Figure 2. Chemical structure of the canonical polyelectrolyte complex system poly(4-styrenesulfonic acid) (PSS) and poly(diallyldimethyl ammonium) (PDADMAC), as well as the model methacrylate-based polyelectrolytes poly(3-sulfopropyl methacrylate) (PSPMA) and poly(2-(N,N,N-trimethyl amino)-ethyl methacrylate) (PTMAEMA), and the analogous acrylate polyelectrolytes poly(2-acrylamido-2methylpropane sulfonic acid) (PAMPS) and poly(2-(N,N,N-trimethyl amino)-ethyl acrylate (PTMAEA).
Our initial experiments focused on the salt-driven liquid-to-solid transition in the canonical PEC system of poly(4-styrenesulfonic acid) (PSS) and poly(diallyldimethyl ammonium) (PDADMAC, Figure 2). We combined direct measurement of PEC phase behavior with a time-salt superposition analysis of the linear viscoelasticity of the materials (Figure 3). This superposition allows for extension of the range of timescales over which the viscoelastic response is measured from two decades in frequency space to nearly ten. Furthermore, direct comparison of the measured salt and polymer concentration in the coacervate with the subsequent rheological character enables a more generalizable description of these materials.
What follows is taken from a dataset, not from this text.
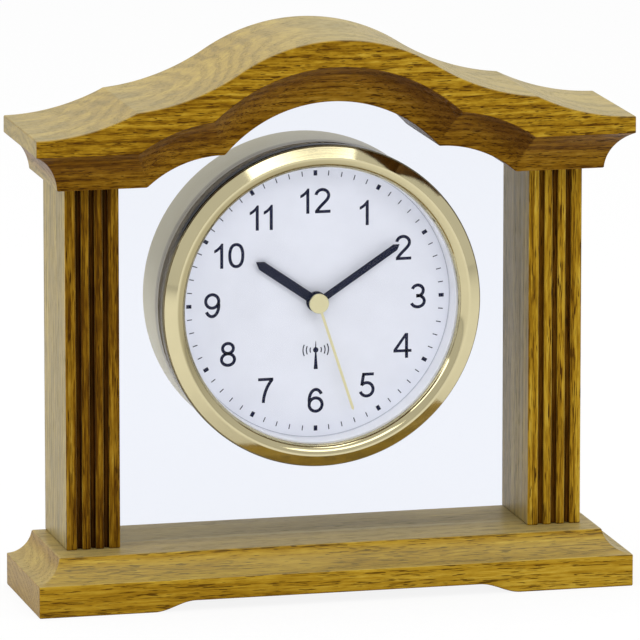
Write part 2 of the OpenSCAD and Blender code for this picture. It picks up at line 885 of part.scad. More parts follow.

Figure 3. (a) Coacervate binodal curve as a function of polymer concentration and salt concentration. Open circles indicate the ‘as prepared’ concentration of the overall samples. Tie lines connect these initial conditions with the experimentally measured concentrations for the supernatant (open squares) and coacervate (solid squares). Polymer concentration is expressed on a monomer basis. (b) Plot of the time-salt superposition of frequency sweep data for complex coacervates, shifted with respect to the 1.0M ‘as prepared’ data. Plots of the horizontal (open triangles) and vertical (solid hexagons) shift factors, as a function of the (c) measured polymer and (c) salt concentration in the coacervate phase.
Further analysis of the viscoelasticity of these materials demonstrated that decreases in the salt and water content of PSS/PDADMAC complexes results in the formation of a physical gel, where the network forms as a result of trapped electrostatic crosslinks that percolate the sample at a critical salt concentration. This gel point was unambiguously identified based on the condition where a frequency-invariant response was observed (Figure 4a). Additional analysis of the data (Figures 4b,c) show excellent agreement with theoretically expected trends.
Figure 4. (a) A plot of normalized phase angle (2δ/¹) vs. salt concentration for varying frequencies (purple to red), indicated by the arrows. The gel point occurs at 0.85M KBr and 2δ/¹ = 0.35, based on the frequency-invariant crossover point. (b) A plot of complex viscosity (η*) vs. complex modulus (G*) for liquid and solid complexes resulting from the time-salt superposition data. The dashed grey line with slope of 1.9 indicates the predicted divergence line with the expected power-law behavior at the gel point. (c) A plot of the relaxation time spectrum (H) vs. relaxation time (t) showing the characteristic decrease in the relaxation time spectrum at long times for liquids (orange) and suggesting a gel-like plateau in the relaxation time spectrum for solid samples (blue). The dashed grey line with slope of 0.35 indicates the expected power-law relaxation behavior at the gel point. (d) A plot of the front factor G0t0n vs. salt concentration for varying frequencies (purple to red).
Looking forward, we will expand our studies to characterize the role of polymer chemistry and chain length. This work will continue to utilize PSS/PDADMAC, but will also expand to include two additional polymer systems – one based on a methacrylate backbone, and the other on an acrylate structure (Figure 2). We have already synthesized the methacrylate polymers with degree of polymerization N = 50, 250, and 450 using controlled polymerization, in collaboration with Prof. Todd Emrick's lab at the University of Massachusetts Amherst. Low polydispersity acrylate polymers with N = 50, 250, 1000, and 2000 were provided by Prof. Brent Summerlin's lab at the University of Florida. These three systems will allow for a direct comparison of the effect of small changes in backbone chemistry, as well as larger changes in the hydrophobicity of the polymers. Furthermore, the methacrylate chemistry will allow for the straightforward incorporation of additional chemical functionality for future experiments geared at investigating the effects of hydrogen bonding and/or zwitterion-driven hydration as copolymers to enable the independent control of material properties in new classes of polyelectrolyte materials. By relating material properties to polymer structure and bonding effects, we will have the potential to design material properties by varying polymer chemistry and architecture. This knowledge will allow for the use of polyelectrolyte complexation as a new class of materials across a wide range of applications.